* **GOAL**
Starting at the line that has "for end, x in" and stopping after the line that has "low, high = Vector((1e9,)", reproduce the listing below exactly; omit everything else.

Modeling code records
* * *
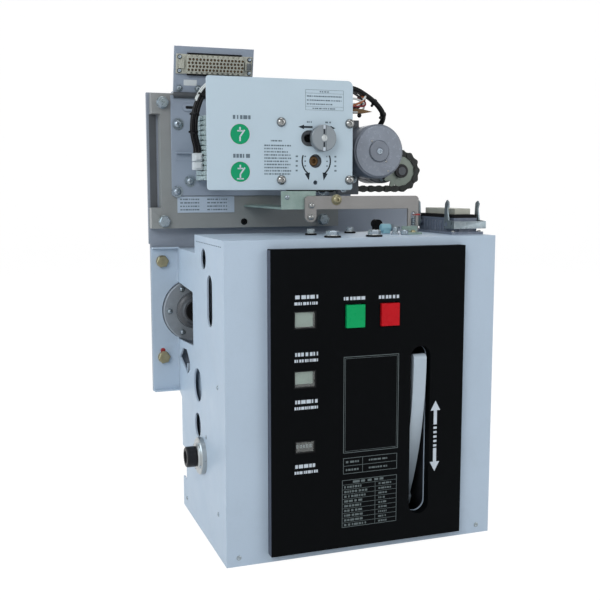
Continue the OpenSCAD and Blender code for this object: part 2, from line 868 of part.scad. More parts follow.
mounting_plate();
left_side();
right_side();
front_cover();
top_plate();
bottom_plate();
rear_panel();
mechanism_block();
seal_flanges();
shaft_disc();
shaft_hub();
face_panel();
handle_pocket();
on_off_flag();
charge_flag();
counter_dial();
on_button();
off_button();
charging_handle();
connector_base();
connector_gasket();
connector_insert();
near_lever();
far_lever();
latch_bracket();
rubber_bush();
interlock_bar();
link_bracket();
standoff_frame();
base_plate();
rating_plate();
plug_bracket();
plug_insert();
cover_plate();
cover_posts();
selector_knob();
isolator_disc();
earth_disc();
crank_shaft();
gear_case();
motor();
motor_bracket();
motor_gearbox();
drive_sprocket();
driven_sprocket();
drive_chain();
wire_bundle();
motor_cable();
terminal_blocks();
wire_plugs();
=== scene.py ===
"""Looks of a vacuum circuit breaker's operating unit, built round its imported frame.

Places are in millimetres: x to the right, d to the back from the front face of the
housing, and z up.  Anchors come from the boxes of the frame's own nodes.
"""
import json
import math
import random

import bmesh
import bpy
from mathutils import Matrix, Vector


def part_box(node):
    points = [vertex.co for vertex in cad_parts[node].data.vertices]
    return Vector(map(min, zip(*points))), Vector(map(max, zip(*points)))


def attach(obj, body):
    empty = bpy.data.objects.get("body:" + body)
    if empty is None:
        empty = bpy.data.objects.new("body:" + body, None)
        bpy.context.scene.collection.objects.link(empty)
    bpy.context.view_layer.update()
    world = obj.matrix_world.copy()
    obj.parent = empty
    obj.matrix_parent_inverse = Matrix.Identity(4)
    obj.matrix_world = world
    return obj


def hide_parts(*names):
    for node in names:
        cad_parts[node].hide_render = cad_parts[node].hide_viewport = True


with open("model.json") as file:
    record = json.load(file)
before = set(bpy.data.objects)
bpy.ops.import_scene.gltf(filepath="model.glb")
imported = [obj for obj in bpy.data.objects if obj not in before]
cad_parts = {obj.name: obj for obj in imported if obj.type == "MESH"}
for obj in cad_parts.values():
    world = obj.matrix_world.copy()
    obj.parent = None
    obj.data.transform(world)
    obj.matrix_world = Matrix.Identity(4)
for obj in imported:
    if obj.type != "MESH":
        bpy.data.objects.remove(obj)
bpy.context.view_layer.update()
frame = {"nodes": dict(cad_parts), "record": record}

MM = 0.001
TAU = 2 * math.pi
FRONT_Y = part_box("front_cover")[0][1]
RECORD = frame["record"]
BODY_OF = {n: b for b, nodes in RECORD["behaviour"]["bodies"].items() for n in nodes}
SLOT_OF = {row["node"]: row["material_slot"] for row in RECORD["subparts"]}


class Place:
    """The box of a CAD node at rest, in millimetres."""

    def __init__(self, node):
        low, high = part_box(node)
        self.x = (low[0] / MM, high[0] / MM)
        self.d = ((low[1] - FRONT_Y) / MM, (high[1] - FRONT_Y) / MM)
        self.z = (low[2] / MM, high[2] / MM)
        self.mid_x = sum(self.x) / 2
        self.mid_d = sum(self.d) / 2
        self.mid_z = sum(self.z) / 2


HOUSING = Place("front_cover")
PANEL = Place("face_panel")
COVER = Place("cover_plate")
TRAY = Place("standoff_frame")
BASE = Place("base_plate")
PLATE = Place("mounting_plate")
WALL = Place("left_side")
TOP = Place("top_plate").z[1]
FACE = PANEL.d[0]

# ---------------------------------------------------------------- node trees


def linear(rgb):
    """A colour given as 0-255 screen values, as the shader wants it."""
    out = []
    for c in rgb:
        c /= 255
        out.append(c / 12.92 if c < 0.04045 else ((c + 0.055) / 1.055) ** 2.4)
    return out


def scaled(rgb, k):
    return tuple(min(c * k, 1.0) for c in linear(rgb)) + (1.0,)


class Graph:
    """Short-hand for building a node tree."""

    def __init__(self, tree):
        self.nodes, self.links = tree.nodes, tree.links

    def add(self, kind, **sockets):
        node = self.nodes.new("ShaderNode" + kind)
        for name, value in sockets.items():
            self.put(node, name.replace("_", " "), value)
        return node

    def put(self, node, name, value):
        socket = node.inputs[name]
        if isinstance(value, bpy.types.NodeSocket):
            self.links.new(value, socket)
        else:
            socket.default_value = value

    def noise(self, vector, scale, detail=3.0, rough=0.55):
        return self.add("TexNoise", Vector=vector, Scale=scale, Detail=detail,
                        Roughness=rough).outputs[0]

    def span(self, value, low, high, to_low, to_high):
        node = self.add("MapRange", Value=value, From_Min=low, From_Max=high,
                        To_Min=to_low, To_Max=to_high)
        return node.outputs[0]

    def blend(self, factor, a, b):
        node = self.nodes.new("ShaderNodeMix")
        node.data_type = "RGBA"
        for index, value in ((0, factor), (6, a), (7, b)):
            self.put(node, index, value)
        return node.outputs[2]

    def calc(self, operation, a, b):
        node = self.nodes.new("ShaderNodeMath")
        node.operation = operation
        self.put(node, 0, a)
        self.put(node, 1, b)
        return node.outputs[0]


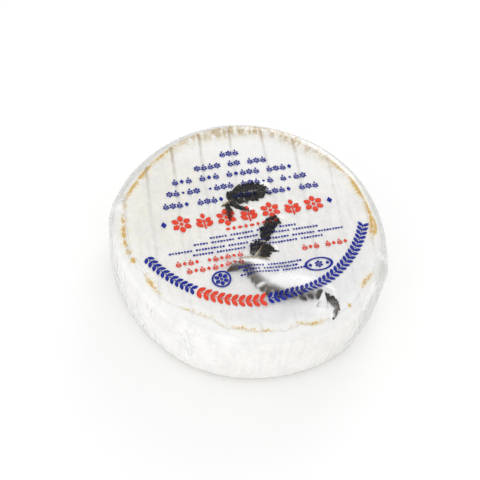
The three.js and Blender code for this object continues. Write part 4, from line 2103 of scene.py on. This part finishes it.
def hand_over(piece: bpy.types.Object, nodes: Sequence[str]) -> None:
    """Hangs a piece on the root body, hides the solids that it stands for and logs it.

    Args:
        piece: the finished piece.
        nodes: the solids that it stands for.
    """
    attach(piece, "root")
    for node in nodes:
        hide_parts(node)
    stands_for = ", ".join(nodes) or "no solid"
    log.info("%s: %d faces for %s", piece.name, len(piece.data.polygons), stands_for)


def main() -> None:
    """Builds the wheel's pieces in order, then the studio round them."""
    logging.basicConfig(level=logging.INFO, format="%(message)s", stream=sys.stdout)
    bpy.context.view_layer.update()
    form = WheelForm()
    centre = form.centre()
    rind = Rind(form).build()
    rind.data.materials.append(RindFinish().make())
    leaf, straw = FernFinish().make(), StrawFinish().make()
    ferns = (
        Fern("fern_upper_leaves", "fern_upper", form, UPPER_FERN, UPPER_BLADES, SEED,
             wave=0.35, curl=0.12),
        Fern("fern_lower_leaves", "fern_lower", form, LOWER_FERN, LOWER_BLADES, SEED + 1),
    )
    pieces = [(rind, "rind", ["cheese_wheel"])]
    greens = []
    for fern in ferns:
        for piece, finish, slot in ((fern.build(), leaf, "fern"), (fern.stalks(), straw, "stalk")):
            piece.data.materials.append(finish)
            greens.append((piece, slot, [fern.node]))
    sheet = FilmSheet(form)
    sheet.rest_on(piece for piece, _, _ in greens)
    wrap = Film(form, sheet)
    film = wrap.build()
    folds = Creases(film, form, FOLDS).build()
    clear = FilmFinish().make()
    for piece, nodes in ((film, ["cheese_wheel"]), (folds, [])):
        piece.data.materials.append(clear)
        pieces.append((piece, "film", nodes))
    pieces += greens
    ornament = Print(sheet)
    ornament.lay_out()
    inks = {
        Ink.BLUE: InkFinish("blue_ink", (0.004, 0.018, 0.36, 1), (0.02, 0.06, 0.5, 1)),
        Ink.RED: InkFinish("red_ink", (0.90, 0.045, 0.012, 1), (0.98, 0.16, 0.07, 1)),
    }
    for ink, finish in inks.items():
        piece = ornament.build(ink)
        piece.data.materials.append(finish.make())
        pieces.append((piece, ink.value, []))
    for piece, _, _ in pieces:
        place(piece, centre)
    wrap.finish_wall(film)
    for piece, slot, nodes in pieces:
        hand_over(piece, nodes)
    Studio().build(centre)


if __name__ == "__main__":
    main()
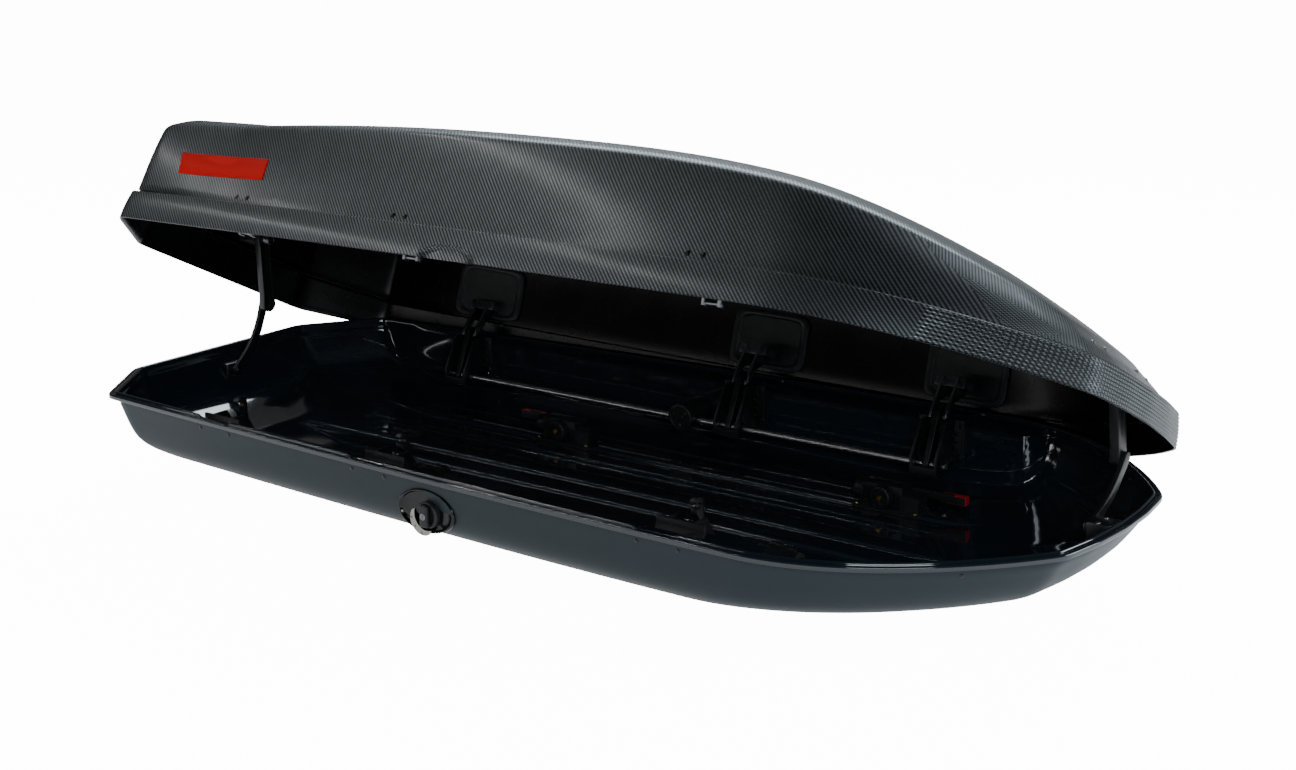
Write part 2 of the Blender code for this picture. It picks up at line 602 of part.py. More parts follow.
def main():
    clear_scene()
    lid_axis = bpy.data.objects.new("lid_hinge_axis", None)
    bpy.context.collection.objects.link(lid_axis)
    lid_axis.location = (0.0, PIN_Y, PIN_Z)
    make_tub()
    make_lid(lid_axis)
    make_latches(lid_axis)
    for side in ("near", "far"):
        make_lock(side)
    for end in LIFTERS:
        make_lifter(end, lid_axis)
    for end, x in CLAMP_X.items():
        for side in ("near", "far"):
            make_clamp(end, side, x)
    lid_axis.rotation_euler = (-LID_OPEN, 0.0, 0.0)


main()
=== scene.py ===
"""Looks for the dual-opening roof cargo box: smooth shells with an embossed weave,
glossy tub, latches, locks, lid lifters, crossbar clamps, camera and lights."""

import json
import math

import bmesh
import bpy
import numpy as np
from mathutils import Matrix, Vector


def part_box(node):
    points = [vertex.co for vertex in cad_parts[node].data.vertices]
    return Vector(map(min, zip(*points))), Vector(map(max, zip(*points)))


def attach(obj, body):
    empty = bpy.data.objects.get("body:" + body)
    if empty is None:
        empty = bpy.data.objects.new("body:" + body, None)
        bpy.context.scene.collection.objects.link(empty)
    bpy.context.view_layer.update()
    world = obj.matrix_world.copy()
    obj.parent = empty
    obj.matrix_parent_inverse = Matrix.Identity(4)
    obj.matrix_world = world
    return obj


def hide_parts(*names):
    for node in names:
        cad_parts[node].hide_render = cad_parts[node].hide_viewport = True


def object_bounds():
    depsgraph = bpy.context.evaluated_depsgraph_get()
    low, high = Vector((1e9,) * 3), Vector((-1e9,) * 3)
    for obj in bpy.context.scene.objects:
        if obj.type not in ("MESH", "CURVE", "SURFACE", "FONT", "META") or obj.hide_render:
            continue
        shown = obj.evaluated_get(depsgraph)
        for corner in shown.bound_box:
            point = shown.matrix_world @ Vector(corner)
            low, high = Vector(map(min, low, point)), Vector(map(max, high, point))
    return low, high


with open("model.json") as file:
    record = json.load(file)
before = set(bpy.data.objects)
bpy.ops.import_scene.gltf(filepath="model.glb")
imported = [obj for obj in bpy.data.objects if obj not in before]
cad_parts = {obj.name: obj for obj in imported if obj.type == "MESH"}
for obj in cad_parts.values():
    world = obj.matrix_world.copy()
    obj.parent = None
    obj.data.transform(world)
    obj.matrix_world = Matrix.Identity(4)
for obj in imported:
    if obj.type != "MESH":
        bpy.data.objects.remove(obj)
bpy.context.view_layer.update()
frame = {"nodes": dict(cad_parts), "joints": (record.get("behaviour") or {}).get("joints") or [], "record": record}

MM = 0.001
RECORD = frame["record"]
BODY_OF = {node: body for body, nodes in RECORD["behaviour"]["bodies"].items() for node in nodes}
JOINTS = {joint["name"]: joint for joint in frame["joints"]}
HINGE = JOINTS["lid_hinge"]
SIDES = {"near": -1, "far": 1}
PLACES = ("rear", "middle", "front")

# ---- sizes taken from the frame ----
TUB_LOW, TUB_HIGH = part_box("base_tub")
RIM_Z = TUB_HIGH.z
REAR_X, NOSE_X = TUB_LOW.x, TUB_HIGH.x
WIDE_HALF = TUB_HIGH.y
PIN_Y, PIN_Z = HINGE["pos_m"][1], HINGE["pos_m"][2]
LID_OPEN = -math.radians(HINGE["range_deg"][0])
LID_TURN = (Matrix.Translation((0, PIN_Y, PIN_Z)) @ Matrix.Rotation(-LID_OPEN, 4, "X")
            @ Matrix.Translation((0, -PIN_Y, -PIN_Z)))

# ---- plan and sections of the shells ----
CORNER_X, REAR_HALF, CORNER_HALF = REAR_X + 0.112, 0.225, 0.385
WIDE_X = 0.58
NOSE_CORNER_X, NOSE_HALF = NOSE_X - 0.017, 0.170
CORNER_SOFTNESS = 0.011
PAD_Y, PAD_REAR_X, PAD_FRONT_X = 0.3705, -0.80, 0.65
SKIN = 0.0034
KEEL_STEP = 0.002
FLOOR_Z = KEEL_STEP + SKIN
LIP_DROP = 0.010            # the inner wall starts this far below the rim
RIM_WIDTH = 0.020
SKIRT_OUT = 0.012
CREASE_Z = 0.047
WALL_FOOT = CREASE_Z + 0.008
LID_TOP = 0.278
APRON = 0.016               # how much lower the skirt hangs round the tail
TAIL_FROM_X = -0.70         # behind this the lid's end wall stands squarer than its sides
CLAMP_Y = 0.20

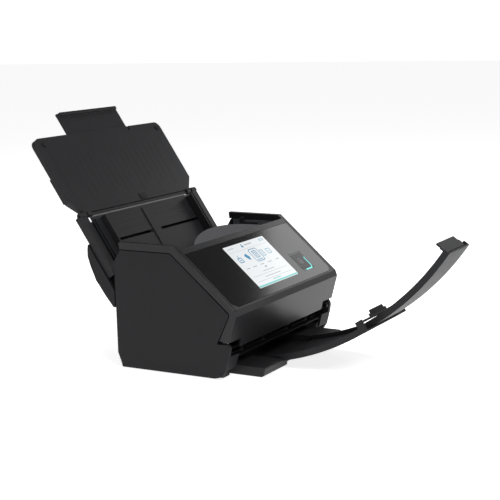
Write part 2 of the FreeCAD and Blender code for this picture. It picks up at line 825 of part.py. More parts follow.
# ---------------------------------------------------------------- hood
rim = dim("rim_width")
drop = dim("rim_drop")
front_dir = (dim("lip_y") - dim("nose_y")) / (dim("nose_z") - dim("lip_z"))
hood_outline = [
    (dim("hood_rear_y"), dim("hood_top_z")),
    (dim("hood_break_y"), dim("hood_top_z")),
    (dim("brow_y"), dim("brow_z")),
    (dim("nose_y"), dim("nose_z")),
    (dim("nose_y") + 35 * front_dir, dim("nose_z") - 35),
    (dim("nose_y") + 35 * front_dir + 3, dim("nose_z") - 35),
    (-8.6, 53.6),
    (dim("nose_y") + 9.8, dim("nose_z") + 0.2),
    (dim("nose_y") + 10.2, dim("nose_z") + 4.4),
    (dim("hood_break_y") + 4.4, dim("hood_top_z") - drop - 0.2),
    (dim("hood_rear_y") - 1, dim("hood_top_z") - drop - 0.2),
]
lip_outline = [
    (dim("nose_y") + 34 * front_dir, dim("nose_z") - 34),
    (dim("lip_y"), dim("lip_z")),
    (dim("lip_y") + 3, dim("lip_z") + 0.6),
    (dim("nose_y") + 34 * front_dir + 3, dim("nose_z") - 34),
]
recess_outline = [
    (dim("hood_break_y") - 6, dim("hood_top_z") + 10),
    (dim("hood_rear_y") + 10, dim("hood_top_z") + 10),
    (dim("hood_rear_y") + 10, dim("hood_top_z") - 30),
    (dim("hood_break_y") - 6, dim("hood_top_z") - 30),
]
panel_end = dim("panel_start") + dim("panel_length")
panel_half = half - rim
panel_seat = slab(on_slope, (dim("panel_start") - 0.3, -dim("panel_gauge") - 0.1), (panel_end + 0.3, 8))
window = slab(on_slope, (dim("panel_start") + 8, -30), (panel_end - 8, 8))
front_hollow = [
    (dim("nose_y") + 3.6, dim("nose_z") - 1),
    (dim("nose_y") + 35 * front_dir + 3, dim("nose_z") - 38),
    (30, dim("nose_z") - 38),
    (30, dim("nose_z") + 36),
    on_slope(panel_end - 2, -9.6),
    on_slope(panel_end + 8, -8),
]
hood = profile(
    "hood_shell",
    [
        ("add", hood_outline, -half, half),
        ("add", lip_outline, -dim("slot_half") + 2, dim("slot_half") - 2),
        ("cut", recess_outline, -half + 9, half - 9),
        ("cut", front_hollow, -half + 3, half - 3),
        ("cut", panel_seat, -panel_half, panel_half),
        ("cut", window, -panel_half + 8, panel_half - 8),
    ],
)

light = dim("light_width") + gap
key_low = dim("screen_start") + dim("screen_length") - 3.4
key_top = key_low - dim("key_size")
profile(
    "control_panel",
    [
        (
            "add",
            slab(on_slope, (dim("panel_start"), -dim("panel_gauge")), (panel_end, 0)),
            -panel_half + 0.3,
            panel_half - 0.3,
        ),
        (
            "cut",
            slab(on_slope, (dim("screen_start"), -6), (dim("screen_start") + dim("screen_length"), 3)),
            -dim("screen_half") - 0.1,
            dim("screen_half") + 0.1,
        ),
        (
            "cut",
            slab(on_slope, (key_top - light, -6), (key_low + light, 3)),
            dim("key_x") - dim("key_size") / 2 - light,
            dim("key_x") + dim("key_size") / 2 + light,
        ),
    ],
)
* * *
* **FINAL RESULT**
    for end, x in CLAMP_X.items():
        for side in ("near", "far"):
            make_clamp(end, side, x)
    lid_axis.rotation_euler = (-LID_OPEN, 0.0, 0.0)


main()
=== scene.py ===
"""Looks for the dual-opening roof cargo box: smooth shells with an embossed weave,
glossy tub, latches, locks, lid lifters, crossbar clamps, camera and lights."""

import json
import math

import bmesh
import bpy
import numpy as np
from mathutils import Matrix, Vector


def part_box(node):
    points = [vertex.co for vertex in cad_parts[node].data.vertices]
    return Vector(map(min, zip(*points))), Vector(map(max, zip(*points)))


def attach(obj, body):
    empty = bpy.data.objects.get("body:" + body)
    if empty is None:
        empty = bpy.data.objects.new("body:" + body, None)
        bpy.context.scene.collection.objects.link(empty)
    bpy.context.view_layer.update()
    world = obj.matrix_world.copy()
    obj.parent = empty
    obj.matrix_parent_inverse = Matrix.Identity(4)
    obj.matrix_world = world
    return obj


def hide_parts(*names):
    for node in names:
        cad_parts[node].hide_render = cad_parts[node].hide_viewport = True


def object_bounds():
    depsgraph = bpy.context.evaluated_depsgraph_get()
    low, high = Vector((1e9,) * 3), Vector((-1e9,) * 3)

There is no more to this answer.